At least one of the seven workers suspected that the man had a connection with the yakuza, according to police investigators.

The president of the third subcontractor, who became acquainted with the accused more than 10 years ago, told police that he did not question the gangster about his occupation although he suspected he was a gangster.

The accused was charged with violating the worker dispatch law, which carries a maximum one-year prison term or a 1 million yen fine.

But there are many cases such as his where the convicted person receives a suspended sentence.

“The law was set without anticipating the involvement of gangsters, so sentences tend to be light,” said a senior official with the Yamagata prefectural police.

The convicted man has refused to speak to The Asahi Shimbun despite repeated requests for an interview.

But they have remained silent because of fears of retribution.

In the cleanup effort in Iitate, Fukushima Prefecture, an individual working for a third subcontractor heard a senior official with a second subcontractor speaking of his background.

“I am in that line of business,” the man quoted him as saying, suggesting he had ties to the yakuza. “I go and make contributions (to the gang) every week.”

The gangster proudly spoke of his arrest record like it was a badge of honor, according to the individual.

A subcontractor in Iwaki, Fukushima Prefecture, said that an official with another company pressured him to provide jobs by pointing out his affiliation with an underground criminal organization.

In Date, a man who worked in a separate cleanup operation said that his supervisor, who identified himself as a former gangster, threatened him and told him to follow instructions.

An official with another subcontractor said it is so short-handed that it will not be able to come up with enough workers if it must check prospective workers’ backgrounds.

There are tens of thousands of subcontractors involved in cleanup programs awarded to general contractors as primary contracts by the Environment Ministry and local governments.

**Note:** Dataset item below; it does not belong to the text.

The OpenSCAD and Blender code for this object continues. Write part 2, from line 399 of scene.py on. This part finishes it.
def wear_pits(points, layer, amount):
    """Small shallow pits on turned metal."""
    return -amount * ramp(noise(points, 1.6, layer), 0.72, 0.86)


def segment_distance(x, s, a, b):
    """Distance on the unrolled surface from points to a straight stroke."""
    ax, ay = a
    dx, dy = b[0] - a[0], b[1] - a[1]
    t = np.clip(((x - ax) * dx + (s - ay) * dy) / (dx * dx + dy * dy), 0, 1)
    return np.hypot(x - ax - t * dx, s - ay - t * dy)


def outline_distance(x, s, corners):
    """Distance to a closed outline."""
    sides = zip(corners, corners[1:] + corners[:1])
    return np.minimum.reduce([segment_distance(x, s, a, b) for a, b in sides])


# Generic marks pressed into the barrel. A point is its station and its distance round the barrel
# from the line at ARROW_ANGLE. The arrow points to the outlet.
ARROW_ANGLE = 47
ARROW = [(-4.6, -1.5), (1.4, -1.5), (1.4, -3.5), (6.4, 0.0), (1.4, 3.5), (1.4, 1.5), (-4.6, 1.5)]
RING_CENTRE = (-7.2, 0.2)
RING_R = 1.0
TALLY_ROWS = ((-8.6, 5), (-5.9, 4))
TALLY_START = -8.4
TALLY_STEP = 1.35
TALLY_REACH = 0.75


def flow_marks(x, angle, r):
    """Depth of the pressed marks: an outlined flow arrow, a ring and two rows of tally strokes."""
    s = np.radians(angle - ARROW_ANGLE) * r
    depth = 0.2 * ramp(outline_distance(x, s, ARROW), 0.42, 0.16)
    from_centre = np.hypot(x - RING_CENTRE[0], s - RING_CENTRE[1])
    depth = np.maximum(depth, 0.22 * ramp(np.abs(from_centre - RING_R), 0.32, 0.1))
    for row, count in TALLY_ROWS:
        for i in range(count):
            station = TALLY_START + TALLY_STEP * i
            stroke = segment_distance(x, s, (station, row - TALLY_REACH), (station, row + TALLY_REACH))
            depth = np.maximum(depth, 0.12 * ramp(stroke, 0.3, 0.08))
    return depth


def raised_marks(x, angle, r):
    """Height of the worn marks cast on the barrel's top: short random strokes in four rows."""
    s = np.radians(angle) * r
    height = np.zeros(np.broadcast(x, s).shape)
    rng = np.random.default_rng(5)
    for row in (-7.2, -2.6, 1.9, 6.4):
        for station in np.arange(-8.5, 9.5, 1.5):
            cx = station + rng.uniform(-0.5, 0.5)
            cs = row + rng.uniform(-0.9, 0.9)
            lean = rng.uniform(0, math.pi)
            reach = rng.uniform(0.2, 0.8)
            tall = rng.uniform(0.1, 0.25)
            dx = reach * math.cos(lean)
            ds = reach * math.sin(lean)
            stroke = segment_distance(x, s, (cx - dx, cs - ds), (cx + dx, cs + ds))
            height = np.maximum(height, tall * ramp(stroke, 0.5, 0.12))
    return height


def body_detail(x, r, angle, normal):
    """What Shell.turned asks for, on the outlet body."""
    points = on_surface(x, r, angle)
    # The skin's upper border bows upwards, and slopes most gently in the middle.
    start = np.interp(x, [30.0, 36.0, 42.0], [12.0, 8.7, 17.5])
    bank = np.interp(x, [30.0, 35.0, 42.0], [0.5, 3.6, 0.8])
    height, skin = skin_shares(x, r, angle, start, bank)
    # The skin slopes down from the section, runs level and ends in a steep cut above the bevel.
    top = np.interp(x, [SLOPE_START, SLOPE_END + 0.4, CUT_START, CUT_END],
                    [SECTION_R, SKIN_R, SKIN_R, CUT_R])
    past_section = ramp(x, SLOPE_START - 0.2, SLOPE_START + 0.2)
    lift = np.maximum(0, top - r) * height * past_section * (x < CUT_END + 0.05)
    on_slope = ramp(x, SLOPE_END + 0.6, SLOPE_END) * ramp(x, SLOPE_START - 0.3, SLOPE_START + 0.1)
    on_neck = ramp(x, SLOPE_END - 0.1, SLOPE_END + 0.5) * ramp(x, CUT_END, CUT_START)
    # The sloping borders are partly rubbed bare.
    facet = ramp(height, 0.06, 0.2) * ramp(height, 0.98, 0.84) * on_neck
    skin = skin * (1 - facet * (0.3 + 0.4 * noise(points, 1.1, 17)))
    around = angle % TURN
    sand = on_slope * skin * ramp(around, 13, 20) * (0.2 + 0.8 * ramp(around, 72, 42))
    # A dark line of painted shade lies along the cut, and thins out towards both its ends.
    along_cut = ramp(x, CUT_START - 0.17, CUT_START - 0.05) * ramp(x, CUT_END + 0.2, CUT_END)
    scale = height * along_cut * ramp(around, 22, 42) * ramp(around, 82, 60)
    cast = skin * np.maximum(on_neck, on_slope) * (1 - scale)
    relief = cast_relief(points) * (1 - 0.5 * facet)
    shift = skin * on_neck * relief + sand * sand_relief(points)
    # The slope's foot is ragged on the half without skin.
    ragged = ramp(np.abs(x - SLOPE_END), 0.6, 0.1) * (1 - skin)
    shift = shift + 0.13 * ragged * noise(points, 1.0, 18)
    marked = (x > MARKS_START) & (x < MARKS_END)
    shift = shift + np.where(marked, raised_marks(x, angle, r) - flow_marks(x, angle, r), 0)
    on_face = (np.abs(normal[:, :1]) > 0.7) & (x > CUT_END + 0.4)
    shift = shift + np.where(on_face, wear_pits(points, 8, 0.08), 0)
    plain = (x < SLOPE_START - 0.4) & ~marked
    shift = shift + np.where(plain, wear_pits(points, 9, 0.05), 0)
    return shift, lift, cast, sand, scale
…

Day laborers are obtained for their efforts through conventional hiring practices in the construction industry, where small subcontractors across the nation do the recruiting.

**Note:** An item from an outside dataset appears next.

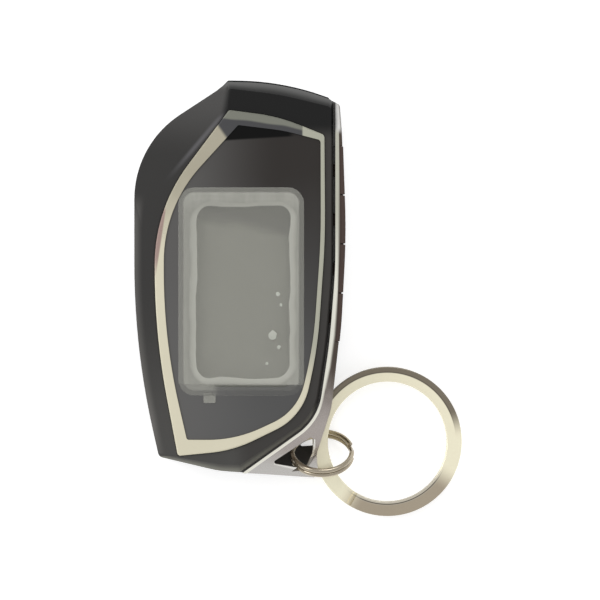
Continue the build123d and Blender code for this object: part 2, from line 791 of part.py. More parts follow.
key_ring_lean = radians(key_ring_tilt)
key_ring_z = key_ring_outer * sin(key_ring_lean) + (key_ring_coil + coil_gap / 2) * cos(key_ring_lean)
key_ring_frame = Plane(
    origin=(key_ring_x, key_ring_y, key_ring_z), x_dir=(cos(key_ring_lean), 0, -sin(key_ring_lean)),
    z_dir=(sin(key_ring_lean), 0, cos(key_ring_lean)))
with BuildPart() as key_ring:
    two_turns(key_ring_frame, (key_ring_outer + key_ring_inner) / 2, key_ring_outer - key_ring_inner,
              key_ring_coil, key_ring_start, key_ring_step)
save(key_ring, "key_ring")
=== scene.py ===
# Looks of a two-way car alarm remote that lies on its back with its rings
import json
from math import cos, radians, sin

import bpy
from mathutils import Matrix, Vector


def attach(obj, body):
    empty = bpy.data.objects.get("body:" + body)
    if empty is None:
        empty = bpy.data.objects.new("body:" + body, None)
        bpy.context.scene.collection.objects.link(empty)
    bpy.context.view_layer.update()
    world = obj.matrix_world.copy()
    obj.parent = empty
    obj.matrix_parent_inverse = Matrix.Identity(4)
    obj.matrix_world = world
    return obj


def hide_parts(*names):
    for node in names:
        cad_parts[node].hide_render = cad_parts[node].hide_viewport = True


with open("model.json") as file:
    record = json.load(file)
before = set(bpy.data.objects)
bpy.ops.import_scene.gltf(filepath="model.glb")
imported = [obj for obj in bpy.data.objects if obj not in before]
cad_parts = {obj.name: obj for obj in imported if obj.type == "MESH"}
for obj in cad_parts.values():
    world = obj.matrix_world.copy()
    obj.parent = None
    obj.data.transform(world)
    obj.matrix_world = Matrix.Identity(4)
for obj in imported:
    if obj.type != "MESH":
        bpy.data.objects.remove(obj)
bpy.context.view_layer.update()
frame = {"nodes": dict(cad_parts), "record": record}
nodes = frame["nodes"]
print("stage: frame loaded")

# What a user would change is in one dictionary for each piece, beside the code that uses it.
# Lengths there are in millimetres, and a pair of values is where a shade starts and where it is full
millimetre = 0.001


def tone(red, green, blue):  # a colour on the 0 to 255 scale, turned by the sRGB curve
    shares = []
    for level in (red, green, blue):
        share = level / 255
        shares.append(share / 12.92 if share <= 0.04045 else ((share + 0.055) / 1.055) ** 2.4)
    return (*shares, 1.0)


# Small helpers for material nodes
def addNode(tree, kind, **settings):
    node = tree.nodes.new(kind)
    for key, value in settings.items():
        setattr(node, key, value)
    return node


def connect(tree, source, target):
    tree.links.new(source, target)


def feed(tree, source, target):  # the source is a fixed value or another node's output
    if isinstance(source, (tuple, int, float)):
        target.default_value = source
    else:
        connect(tree, source, target)


def calc(tree, operation, *values):
    node = addNode(tree, "ShaderNodeMath", operation=operation)
    for socket, value in zip(node.inputs, values):
        feed(tree, value, socket)
    return node.outputs[0]


def combine(tree, operation, first, *others):
    for other in others:
        first = calc(tree, operation, first, other)
    return first


def vectorCalc(tree, operation, *values):
    node = addNode(tree, "ShaderNodeVectorMath", operation=operation)
    for socket, value in zip(node.inputs, values):
        feed(tree, value, socket)
    return node.outputs["Value"] if operation == "LENGTH" else node.outputs[0]


def scaleVector(tree, vector, factor):
    node = addNode(tree, "ShaderNodeVectorMath", operation="SCALE")
    connect(tree, vector, node.inputs[0])
    feed(tree, factor, node.inputs["Scale"])
    return node.outputs[0]


def flatten(tree, vector):  # drops the height
    return vectorCalc(tree, "MULTIPLY", vector, (1.0, 1.0, 0.0))


def splitVector(tree, vector):
    node = addNode(tree, "ShaderNodeSeparateXYZ")
    connect(tree, vector, node.inputs[0])
    return node.outputs


def mixColors(tree, share, low, high):
    node = addNode(tree, "ShaderNodeMix", data_type="RGBA")
    for index, value in ((0, share), (6, low), (7, high)):
        feed(tree, value, node.inputs[index])
    return node.outputs[2]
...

However, if subcontractors send their laborers to the work site in the same fashion that temporary workers are dispatched by staffing agencies, that is illegal.

Subcontractors are required to provide their own equipment and oversee the safety of their workers, in contrast to a temporary work force that comes under the supervision of a client company, like their regular employees.

Layers of subcontractors often make it more difficult for law enforcement authorities to uncover nefarious activities.

The general contractor that was awarded the primary contract in the Yamagata case refused to discuss the former gang official who dispatched the seven day laborers, saying it has nothing to do with individual contracts.

Local governments are ill-equipped to deal with the issue.

“We had no knowledge of the second and third subcontractors,” said an official with the Date city government. “The name of the third subcontractor is not familiar.”

An official wrestling with the matter at the Ministry of Health, Labor and Welfare admitted the difficulty of weeding out involvement by criminal organizations.

“What we can do to confirm the background of prospective workers is limited,” the official said. “Police should do the job.”

The official also acknowledged the lack of enthusiasm in recent months to preventing a recurrence of such illicit activities.

Tomohiko Suzuki, a freelance journalist who investigated the connection between workers at nuclear facilities and criminal organizations, said the direct hiring of workers is the key to keeping out criminal organizations.

“Even if it is getting harder for second and third subcontractors to recruit people, they must make sure all their workers are employed directly,” he said. “Otherwise, it will be impossible to keep out gang members.”